■ Extracted information ■
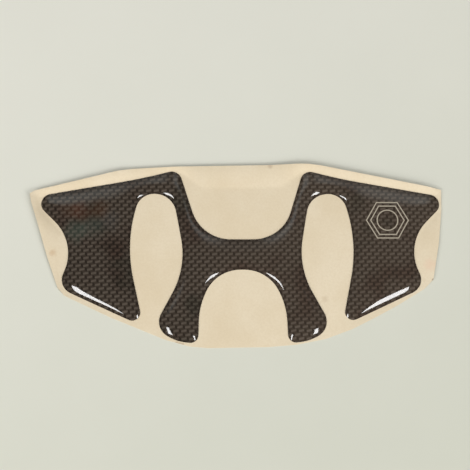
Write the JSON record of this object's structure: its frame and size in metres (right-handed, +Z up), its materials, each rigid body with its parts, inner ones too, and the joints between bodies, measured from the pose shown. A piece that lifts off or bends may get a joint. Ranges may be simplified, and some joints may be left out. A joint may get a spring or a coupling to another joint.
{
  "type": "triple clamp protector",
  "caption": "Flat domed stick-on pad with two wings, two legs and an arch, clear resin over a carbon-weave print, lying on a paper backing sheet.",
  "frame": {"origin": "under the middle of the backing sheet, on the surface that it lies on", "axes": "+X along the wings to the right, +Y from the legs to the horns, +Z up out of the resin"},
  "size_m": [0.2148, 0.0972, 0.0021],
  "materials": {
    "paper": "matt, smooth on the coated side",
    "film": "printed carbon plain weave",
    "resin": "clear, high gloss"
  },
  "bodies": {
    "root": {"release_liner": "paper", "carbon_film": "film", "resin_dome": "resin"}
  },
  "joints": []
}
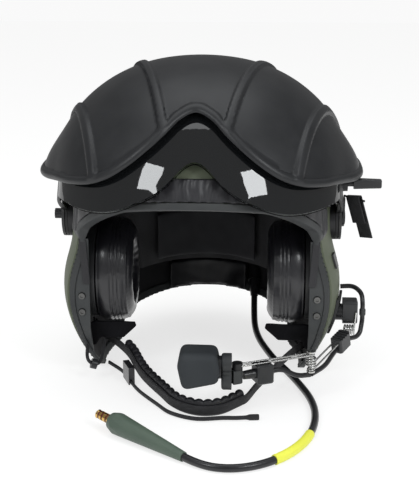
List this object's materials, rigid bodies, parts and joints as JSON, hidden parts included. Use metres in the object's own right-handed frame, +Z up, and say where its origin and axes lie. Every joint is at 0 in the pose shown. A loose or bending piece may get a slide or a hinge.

■ Work to do ■
Using the data above, print every record exactly as shown.

■ Completed exercise ■
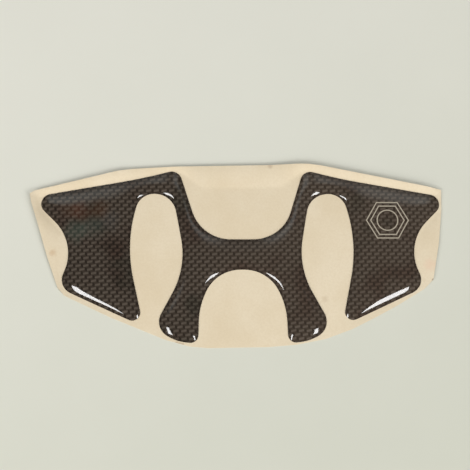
Write the JSON record of this object's structure: its frame and size in metres (right-handed, +Z up), its materials, each rigid body with its parts, inner ones too, and the joints between bodies, measured from the pose shown. A piece that lifts off or bends may get a joint. Ranges may be simplified, and some joints may be left out. A joint may get a spring or a coupling to another joint.
{
  "type": "triple clamp protector",
  "caption": "Flat domed stick-on pad with two wings, two legs and an arch, clear resin over a carbon-weave print, lying on a paper backing sheet.",
  "frame": {"origin": "under the middle of the backing sheet, on the surface that it lies on", "axes": "+X along the wings to the right, +Y from the legs to the horns, +Z up out of the resin"},
  "size_m": [0.2148, 0.0972, 0.0021],
  "materials": {
    "paper": "matt, smooth on the coated side",
    "film": "printed carbon plain weave",
    "resin": "clear, high gloss"
  },
  "bodies": {
    "root": {"release_liner": "paper", "carbon_film": "film", "resin_dome": "resin"}
  },
  "joints": []
}
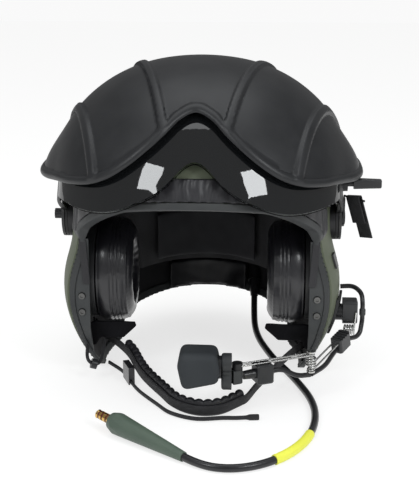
List this object's materials, rigid bodies, parts and joints as JSON, hidden parts included. Use metres in the object's own right-handed frame, +Z up, and say where its origin and axes lie. Every joint is at 0 in the pose shown. A loose or bending piece may get a slide or a hinge.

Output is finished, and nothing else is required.